Short problem>
Starting at the line that contains "for name, piece" and stopping at the line that contains "bpy.data.objects.remove(obj)", repeat every line exactly, the two end lines included, and nothing else.

━━━

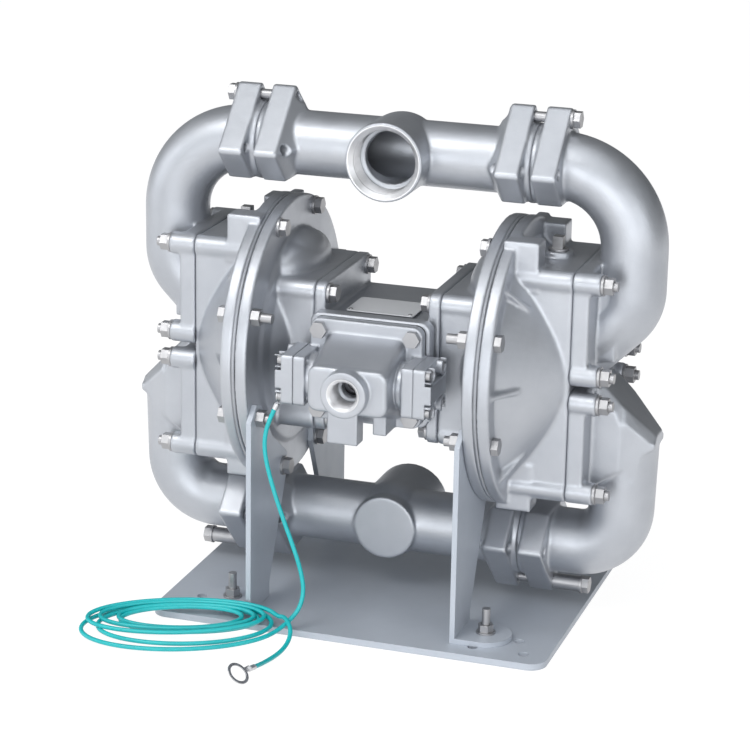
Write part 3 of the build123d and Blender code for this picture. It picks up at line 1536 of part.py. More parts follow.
pieces = {
    "base_plate": base_plate,
    "foot_studs": foot_studs,
    "foot_washers": foot_washers,
    "foot_nuts": foot_nuts,
    "leg_front_left": leg_front_left,
    "leg_front_right": leg_front_right,
    "leg_rear_left": leg_rear_left,
    "leg_rear_right": leg_rear_right,
    "inner_chamber_left": inner_chamber_left,
    "inner_chamber_right": inner_chamber_right,
    "outer_chamber_left": outer_chamber_left,
    "outer_chamber_right": outer_chamber_right,
    "rim_bolts": rim_bolts,
    "rim_nuts": rim_nuts,
    "lug_screws": lug_screws,
    "diaphragm_left": diaphragm_left,
    "diaphragm_right": diaphragm_right,
    "diaphragm_rod": diaphragm_rod,
    "inner_plates": inner_plates,
    "outer_plates": outer_plates,
    "rod_nuts": rod_nuts,
    "bushings": bushings,
    "centre_bracket": centre_bracket,
    "bracket_capscrews": bracket_capscrews,
    "pilot_spool": pilot_spool,
    "plungers": plungers,
    "valve_seats": valve_seats,
    "flap_upper_left": flap_upper_left,
    "flap_upper_right": flap_upper_right,
    "flap_lower_left": flap_lower_left,
    "flap_lower_right": flap_lower_right,
    "flap_pins": flap_pins,
    "elbow_upper_left": elbow_upper_left,
    "elbow_upper_right": elbow_upper_right,
    "elbow_lower_left": elbow_lower_left,
    "elbow_lower_right": elbow_lower_right,
    "elbow_studs": elbow_studs,
    "elbow_washers": elbow_washers,
    "elbow_nuts": elbow_nuts,
    "upper_manifold": upper_manifold,
    "lower_manifold": lower_manifold,
    "manifold_orings": manifold_orings,
    "joint_bolts": upper_joint_bolts,
    "long_joint_bolts": lower_joint_bolts,
    "spacer_sleeves": spacer_sleeves,
    "pipe_plugs": pipe_plugs,
    "air_valve_body": air_valve_body,
    "valve_gasket": valve_gasket,
    "valve_bolts": valve_bolts,
    "valve_sleeve": valve_sleeve,
    "main_spool": main_spool,
    "bumpers": bumpers,
    "end_cap_left": end_cap_left,
    "end_cap_right": end_cap_right,
    "end_cap_screws": end_cap_screws,
    "ground_terminal_upper": ground_terminal_upper,
    "ground_cable_drop": ground_cable_drop,
    "ground_cable_coil": ground_cable_coil,
    "ground_cable_tail": ground_cable_tail,
    "ground_terminal_loose": ground_terminal_loose,
}

for name, piece in pieces.items():
    piece.part.label = name
    export_step(piece.part, "parts/" + name + ".step")
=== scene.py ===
import json
import math

import bmesh
import bpy
from mathutils import Matrix, Vector


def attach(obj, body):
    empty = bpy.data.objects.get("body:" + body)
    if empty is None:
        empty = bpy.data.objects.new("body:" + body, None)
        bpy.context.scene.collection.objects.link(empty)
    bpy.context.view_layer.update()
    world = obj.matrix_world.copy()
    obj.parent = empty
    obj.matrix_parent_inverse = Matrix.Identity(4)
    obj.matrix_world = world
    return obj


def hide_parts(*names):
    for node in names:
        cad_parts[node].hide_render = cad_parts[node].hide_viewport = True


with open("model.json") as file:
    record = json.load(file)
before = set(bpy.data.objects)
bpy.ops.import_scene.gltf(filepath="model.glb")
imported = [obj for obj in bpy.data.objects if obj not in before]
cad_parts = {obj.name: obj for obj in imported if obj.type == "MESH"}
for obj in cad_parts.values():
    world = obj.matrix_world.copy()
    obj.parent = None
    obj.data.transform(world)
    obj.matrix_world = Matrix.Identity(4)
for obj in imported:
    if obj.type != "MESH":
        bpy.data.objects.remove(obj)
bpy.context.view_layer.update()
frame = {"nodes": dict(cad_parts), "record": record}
MM = 0.001
PUMP_HEIGHT = 0.244


# Camera solved from the photograph: angles in degrees, lengths in metres
YAW = 18.1126
PITCH = 17.3236
ROLL = 1.0100
DISTANCE = 2.50567
TARGET = Vector((-0.02232, 0.0, PUMP_HEIGHT - 0.03204))
FOCAL_PIXELS = 2621.995
IMAGE_SIZE = 750
SENSOR_WIDTH = 36.0


def add_camera():
    yaw = math.radians(YAW)
    pitch = math.radians(PITCH)
    roll = math.radians(ROLL)
    look = Vector(
        (
            -math.sin(yaw) * math.cos(pitch),
            math.cos(yaw) * math.cos(pitch),
            -math.sin(pitch),
        )
    )
    right = Vector((math.cos(yaw), math.sin(yaw), 0.0))
    up = right.cross(look)
    right_rolled = right * math.cos(roll) + up * math.sin(roll)
    up_rolled = up * math.cos(roll) - right * math.sin(roll)
    data = bpy.data.cameras.new("camera")
    data.sensor_width = SENSOR_WIDTH
    data.sensor_fit = "HORIZONTAL"
    data.lens = FOCAL_PIXELS * SENSOR_WIDTH / IMAGE_SIZE
    data.clip_end = 50.0
    camera = bpy.data.objects.new("camera", data)
    bpy.context.collection.objects.link(camera)
    place = TARGET - look * DISTANCE
    turn = Matrix((right_rolled, up_rolled, -look)).transposed()
    camera.matrix_world = Matrix.Translation(place) @ turn.to_4x4()
    bpy.context.scene.camera = camera


add_camera()


# Node helpers for materials
class Shader:
    """A small wrapper that keeps material code short."""

    def __init__(self, name):
        self.material = bpy.data.materials.new(name)
        self.material.use_nodes = True
        self.tree = self.material.node_tree
        self.surface = self.tree.nodes["Principled BSDF"]

    def node(self, kind, **values):
        node = self.tree.nodes.new(kind)
        for key, value in values.items():
            if key in node.inputs:
                node.inputs[key].default_value = value
            else:
                setattr(node, key, value)
        return node

    def link(self, out_socket, in_socket):
        self.tree.links.new(out_socket, in_socket)

    def set(self, **values):
        for key, value in values.items():
            self.surface.inputs[key.replace("_", " ")].default_value = value

    def ramp(self, source, stops):
        ramp = self.node("ShaderNodeValToRGB")
        elements = ramp.color_ramp.elements
        while len(elements) < len(stops):
            elements.new(0.5)
        for element, (position, colour) in zip(elements, stops):
            element.position = position
            element.color = (*colour, 1.0)
        self.link(source, ramp.inputs["Fac"])
        return ramp.outputs["Color"]

    def noise(self, scale, detail=3.0, roughness=0.55):
        if not hasattr(self, "coordinates"):
            self.coordinates = self.node("ShaderNodeNewGeometry").outputs["Position"]
        noise = self.node("ShaderNodeTexNoise", Scale=scale, Detail=detail, Roughness=roughness)
        self.link(self.coordinates, noise.inputs["Vector"])
        return noise.outputs["Fac"]

    def map_range(self, source, low, high, to_low, to_high):
        node = self.node("ShaderNodeMapRange")
        for index, value in enumerate((low, high, to_low, to_high), 1):
            node.inputs[index].default_value = value
        self.link(source, node.inputs[0])
        return node.outputs[0]

    def bump(self, heights, strength, distance, normal=None):
        bump = self.node("ShaderNodeBump", Strength=strength, Distance=distance)
        self.link(heights, bump.inputs["Height"])
        if normal is not None:
            self.link(normal, bump.inputs["Normal"])
        return bump.outputs["Normal"]

    def rounded(self, radius):
        bevel = self.node("ShaderNodeBevel", Radius=radius)
        bevel.samples = 4
        return bevel.outputs["Normal"]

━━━

Written answer>
for name, piece in pieces.items():
    piece.part.label = name
    export_step(piece.part, "parts/" + name + ".step")
=== scene.py ===
import json
import math

import bmesh
import bpy
from mathutils import Matrix, Vector


def attach(obj, body):
    empty = bpy.data.objects.get("body:" + body)
    if empty is None:
        empty = bpy.data.objects.new("body:" + body, None)
        bpy.context.scene.collection.objects.link(empty)
    bpy.context.view_layer.update()
    world = obj.matrix_world.copy()
    obj.parent = empty
    obj.matrix_parent_inverse = Matrix.Identity(4)
    obj.matrix_world = world
    return obj


def hide_parts(*names):
    for node in names:
        cad_parts[node].hide_render = cad_parts[node].hide_viewport = True


with open("model.json") as file:
    record = json.load(file)
before = set(bpy.data.objects)
bpy.ops.import_scene.gltf(filepath="model.glb")
imported = [obj for obj in bpy.data.objects if obj not in before]
cad_parts = {obj.name: obj for obj in imported if obj.type == "MESH"}
for obj in cad_parts.values():
    world = obj.matrix_world.copy()
    obj.parent = None
    obj.data.transform(world)
    obj.matrix_world = Matrix.Identity(4)
for obj in imported:
    if obj.type != "MESH":
        bpy.data.objects.remove(obj)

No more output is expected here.